A lo largo de toda la obra, transversalmente, se discute la “tiranía” ejercida por los historiadores en contra de la antigüedad, esto es, la interacción del presente con el pasado. Las posturas de los estudiosos oscilan dentro de un amplio abanico, desde aquellos que consideran sinceramente que es suficiente el conocimiento profundo del latín, el griego, lenguas modernas y bibliografía pertinente-actualizada para dedicarse de manera fructífera al cultivo de la historia antigua, Ballesteros menciona a Presedo en la España de mediados del siglo pasado (p. 275), hasta los que están más conscientes de lo que Hans-Georg Gadamer denominó “fusión de horizontes”. Entre estos últimos Battistoni menciona que “A [Ettore] Ciccotti le parecía inevitable que el estudio del mundo antiguo estuviera filtrado y profundamente influido por el contexto histórico de quien analizaba los temas, que determinaba los problemas y las soluciones” (pp. 253-254). Algo semejante a lo planteado por la historiografía italiana fue postulado por plumas rusas para resolver el desafío que, a manera de Esfinge moderna, planteó Eduard Gibbon acerca del declive y final caída del Imperio romano. En la “Europa diversa” de Ballesteros, antes de que Peter Brown popularizara la noción de “tardo-antiguo”, Mijail Rostovtzeff recurrió al trauma experimentado por la Rusia de los últimos zares para tratar de entender la transición de la Antigüedad a la Edad Media:
La experiencia de la revolución rusa permitió a Rostovtzeff diseñar un paradigma propio para resolver el viejo problema de la crisis y la caída del imperio romano. Gibbon, quien formuló en términos modernos este problema, había hecho que las fuerzas combinadas de la barbarie y la religión fueran las responsables del hundimiento del mundo antiguo [...] Según Rostovtzeff, en cambio, la explicación había que encontrarla en una revolución política y social como la bolchevique. Masas campesinas dirigidas por líderes políticos y militares populares se rebelaron contra las burguesías urbanas en el s. III. Asaltaron furiosamente las ciudades y mediante un igualitarismo salvaje y fórmulas económicas coercitivas condenaron la civilización antigua grecorromana a una involución hacia el despotismo oriental: una ‘democracia de esclavos’, comunista y autocrática (pp. 268-269).
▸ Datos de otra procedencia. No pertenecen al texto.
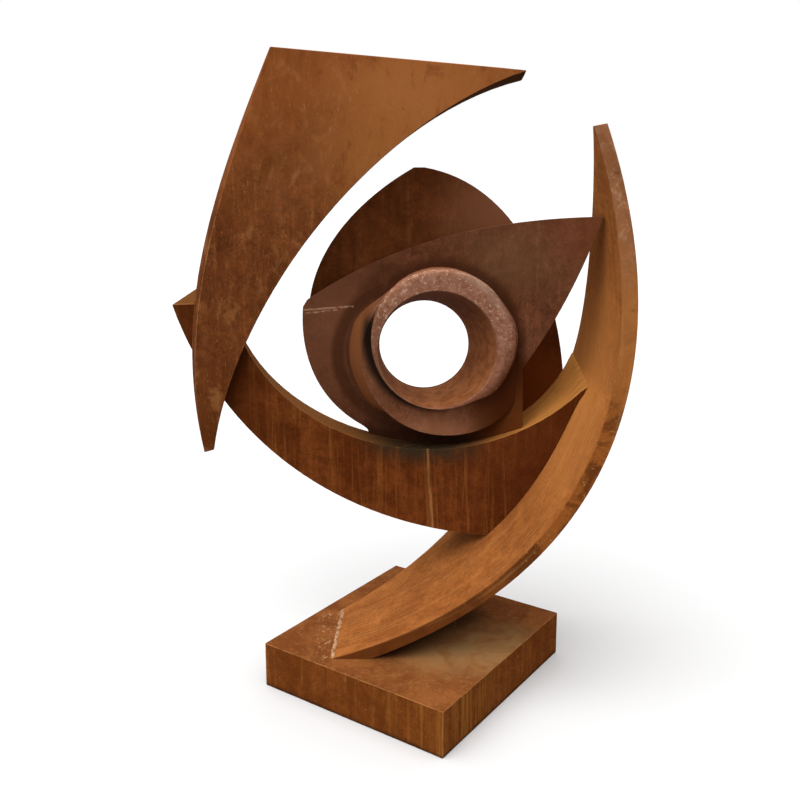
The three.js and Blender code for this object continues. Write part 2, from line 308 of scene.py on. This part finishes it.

Juan Manuel Cortés Copete califica esta explicación del “sabio ruso” en términos de “barbarización de la milicia y, con ella, del poder romano” (p. 220).
Héctor Vega cierra el libro con una reflexión de las resistencias judías a la helenización barruntando cierto “discurso poscolonial avant la lettre” (p. 334).
¿Qué decir de una obra que abarca de forma tan amplia la antigüedad a través de tres conceptos clave, libertad, imperio y civilización? Lo menos que se puede afirmar es que derrocha erudición. Un mérito no desdeñable es el manejo de escuelas dominantes de los últimos siglos y de corrientes ideológicas diversas, incluso alternativas entre sí como el marxismo y la hermenéutica gadameriana. La tesis de la “antigüedad tiranizada”, polisémica como lo es, nos recuerda lo arduo que es el trabajo de hacer una historia científica de la antigüedad que se base directamente en las fuentes, aunque, por supuesto, es imposible desdeñar la fusión de horizontes y la época de cada historiador.
Sucintamente, el libro reseñado es de gran utilidad para todos los interesados tanto en la antigüedad como en algunos de los principales conceptos políticos del mundo actual.